KL divergence is non-negative. $\text{KL}(p \| q) = \mathbb{E}_p[\log(p/q)] = -\mathbb{E}_p[\log(q/p)] \ge -\log \mathbb{E}_p[q/p] = -\log 1 = 0$, where the inequality is Jensen applied to the concave $\log$. KL is therefore a valid (asymmetric) measure of distance between distributions.
Log-sum-exp tricks. The convexity of $\exp$ underwrites the numerical stabilisation tricks used to compute softmax and cross-entropy without overflow.

Jensen connects pure curvature to information-theoretic identities, and its consequences are everywhere in modern probabilistic deep learning.

Hoeffding's inequality

For independent bounded random variables $X_1, \ldots, X_n$ with $a_i \le X_i \le b_i$, and the sample mean $\bar X = \frac{1}{n}\sum_{i=1}^{n} X_i$: $$P\!\left(|\bar X - \mathbb{E}[\bar X]| \ge t\right) \le 2 \exp\!\left(-\frac{2 n^2 t^2}{\sum_{i=1}^{n} (b_i - a_i)^2}\right).$$

This is the workhorse concentration inequality. Where Chebyshev gives a polynomial $1/k^2$ tail, Hoeffding gives an exponential one, provided the summands are bounded. The bound is the foundation of generalisation theory in machine learning: it lets you say that the difference between training error and true error is, with high probability, no more than a quantity that shrinks as $1/\sqrt{n}$.

For the special case where each $X_i \in [0,1]$, the formula simplifies to $$P(|\bar X - \mu| \ge t) \le 2 \exp(-2 n t^2),$$ which is the form most often seen in practice.

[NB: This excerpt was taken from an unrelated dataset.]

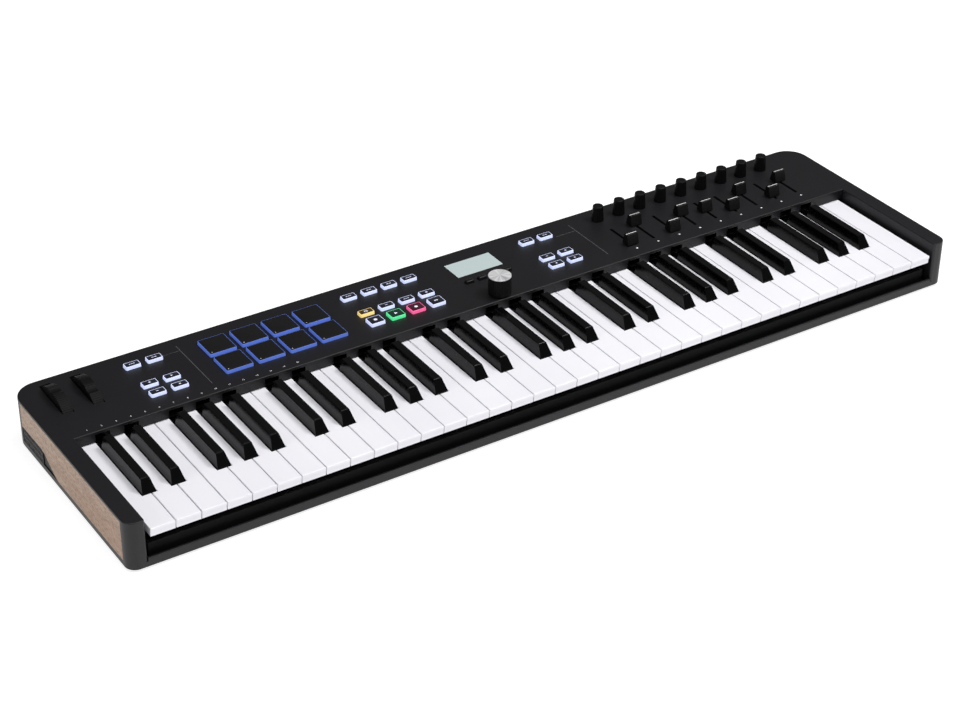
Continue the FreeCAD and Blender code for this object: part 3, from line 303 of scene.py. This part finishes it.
def laminate_finish(name):
    """Black solder mask over glass cloth, with the weave just showing."""
    finish = Finish(name, 0.35)
    weave = finish.wave(700.0, direction="DIAGONAL", detail=1.0)
    finish.paint(finish.ramp(weave, [(0.3, colour(11, 13, 12)), (0.8, colour(19, 22, 20))]))
    finish.bump(weave, 0.00003, 0.4)
    return finish


def display_finish(name):
    """A reflective liquid-crystal display with a faint painted glow: pale grey-green with its grid of dots
    just visible.
    """
    # Painted glow: a small constant emission brightens the display, which has no lamp of its own.
    finish = Finish(name, 0.3, Specular_IOR_Level=0.3, Emission_Strength=0.08)
    finish.shader.inputs["Emission Color"].default_value = colour(196, 214, 212)
    columns = finish.wave(420.0, direction="X", detail=0.0)
    rows = finish.wave(420.0, direction="Y", detail=0.0)
    dots = finish.node("Math")
    dots.operation = "MULTIPLY"
    finish.join(columns, dots.inputs[0])
    finish.join(rows, dots.inputs[1])
    finish.paint(
        finish.ramp(dots.outputs["Value"], [(0.0, colour(176, 189, 189)), (1.0, colour(190, 203, 202))])
    )
    finish.roughen(finish.noise(30.0), 0.25, 0.35)
    return finish


# Mesh helpers. Sizes are in millimetres until a piece is made.


def rounded(centre, width, depth, radius, steps=5):
    """A rounded rectangle's outline, anticlockwise, as (x, y) points."""
    points = []
    for corner, (side_x, side_y) in enumerate(((1, 1), (-1, 1), (-1, -1), (1, -1))):
        middle_x = centre[0] + side_x * (width / 2 - radius)
        middle_y = centre[1] + side_y * (depth / 2 - radius)
        for step in range(steps + 1):
            angle = math.radians(90 * (corner + step / steps))
            points.append((middle_x + radius * math.cos(angle), middle_y + radius * math.sin(angle)))
    return points


def disc(centre, radius, steps=28):
    """A circle's outline."""
    turns = [math.tau * step / steps for step in range(steps)]
    return [(centre[0] + radius * math.cos(turn), centre[1] + radius * math.sin(turn)) for turn in turns]


def bar(start, end, width):
    """The outline of a straight stroke between two points."""
    along = (Vector(end) - Vector(start)).normalized() * (width / 2)
    side = Vector((-along.y, along.x))
    corners = (Vector(start) - side, Vector(end) - side, Vector(end) + side, Vector(start) + side)
    return [tuple(corner) for corner in corners]


class Shape:
    """Closed solids collected into one mesh."""

    def __init__(self):
        self.points = []
        self.faces = []

    def loft(self, rings):
        """A closed solid through rings of (outline, height); every outline has as many points."""
        first = len(self.points)
        count = len(rings[0][0])
        for outline, height in rings:
            self.points += [(x, y, height) for x, y in outline]
        for ring in range(len(rings) - 1):
            low = first + ring * count
            for step in range(count):
                after = (step + 1) % count
                self.faces.append((low + step, low + after, low + count + after, low + count + step))
        self.faces.append(tuple(first + step for step in reversed(range(count))))
        last = first + (len(rings) - 1) * count
        self.faces.append(tuple(last + step for step in range(count)))

    def slab(self, outline, low, high):
        """A flat solid with straight sides."""
        self.loft([(outline, low), (outline, high)])

    def mesh(self, other):
        """Adds another mesh's faces, which are already in millimetres."""
        first = len(self.points)
        self.points += [tuple(vertex.co) for vertex in other.vertices]
        self.faces += [tuple(first + index for index in polygon.vertices) for polygon in other.polygons]

    def piece(self, name, finish, body, slot, smooth=35.0):
        """The collected solids as one piece that rides on a body."""
        mesh = bpy.data.meshes.new(name)
        mesh.from_pydata([tuple(value * MM for value in point) for point in self.points], [], self.faces)
        mesh.update()
        mesh.polygons.foreach_set("use_smooth", [True] * len(mesh.polygons))
        mesh.set_sharp_from_angle(angle=math.radians(smooth))
        mesh.materials.append(finish.material)
        piece = bpy.data.objects.new(name, mesh)
        bpy.context.scene.collection.objects.link(piece)
        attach(piece, body)
        return piece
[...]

Worked example. Flip a coin $n$ times and use $\bar X$ to estimate the unknown probability $p$ of heads. We want the estimate to be within $\pm 0.05$ of the truth.

At $n = 100$: $P(|\bar X - p| \ge 0.05) \le 2 \exp(-2 \cdot 100 \cdot 0.05^2) = 2 \exp(-0.5) \approx 1.21$. The bound exceeds 1, so it is vacuous, Hoeffding tells us nothing useful at this sample size.

At $n = 1000$: $P(|\bar X - p| \ge 0.05) \le 2 \exp(-2 \cdot 1000 \cdot 0.05^2) = 2 \exp(-5) \approx 0.013$. Now the bound is meaningful: with probability at least 98.7%, a thousand flips put us within five percentage points of the true probability. The exponential decay is the reason data efficiency in learning theory feels so much better than Chebyshev would suggest.

Hoeffding underwrites PAC learning bounds, the upper-confidence-bound (UCB) family of bandit algorithms, and most non-asymptotic confidence intervals in modern statistics.

Cauchy-Schwarz inequality

For any random variables with finite second moments: $$|\mathbb{E}[XY]| \le \sqrt{\mathbb{E}[X^2]\, \mathbb{E}[Y^2]}.$$

Apply this to the centred variables $X - \mu_X$ and $Y - \mu_Y$ and divide by $\sigma_X \sigma_Y$, and you obtain $|\rho_{XY}| \le 1$, the correlation coefficient is always between $-1$ and $+1$. The same inequality bounds inner products in any inner-product space, which is why it appears whenever angles, projections, or kernel similarities are at stake. In AI, it gives the immediate fact that cosine similarity is bounded, and it shows up in the analysis of attention, kernel methods, and any moment-matching estimator.

Where inequalities appear in AI

Generalisation bounds (PAC learning). Hoeffding and union bounds turn finite-sample empirical risk into a meaningful estimate of true risk over a hypothesis class.
Concentration of stochastic gradients. SGD analyses use Hoeffding-type or martingale concentration to show that a mini-batch gradient is close to the full-data gradient with high probability.
Martingale methods in optimisation. Azuma-Hoeffding and Freedman's inequality extend concentration to dependent sequences and underpin the convergence proofs for adaptive optimisers.
KL $\ge 0$ from Jensen. Variational inference, mutual information bounds, and the non-negativity of cross-entropy minus entropy all flow from a single application of Jensen to $\log$.
Convergence proofs for SGD. Convex analysis combines Jensen-type inequalities with Markov to give explicit rates of convergence in expectation and in probability.

These tools are not a separate branch of probability, they are how almost every theoretical guarantee in modern machine learning is actually proved.

What you should take away

Markov gives a free bound when only the mean is known: $P(X \ge a) \le \mathbb{E}[X]/a$ for non-negative $X$. Loose, but it always holds.
Chebyshev gives a $1/k^2$ tail for any distribution with finite variance. Distribution-free; a polynomial bound.
Jensen relates curvature to expectation. Convex pulls the function inside the expectation upward; concave pulls it down. This single fact underwrites the ELBO and KL $\ge 0$.
Hoeffding gives exponential concentration when the summands are bounded. This is the engine of generalisation theory and PAC learning.
Cauchy-Schwarz bounds inner products and correlations, it is why cosine similarity lives in $[-1, 1]$ and why moment-matching estimators behave.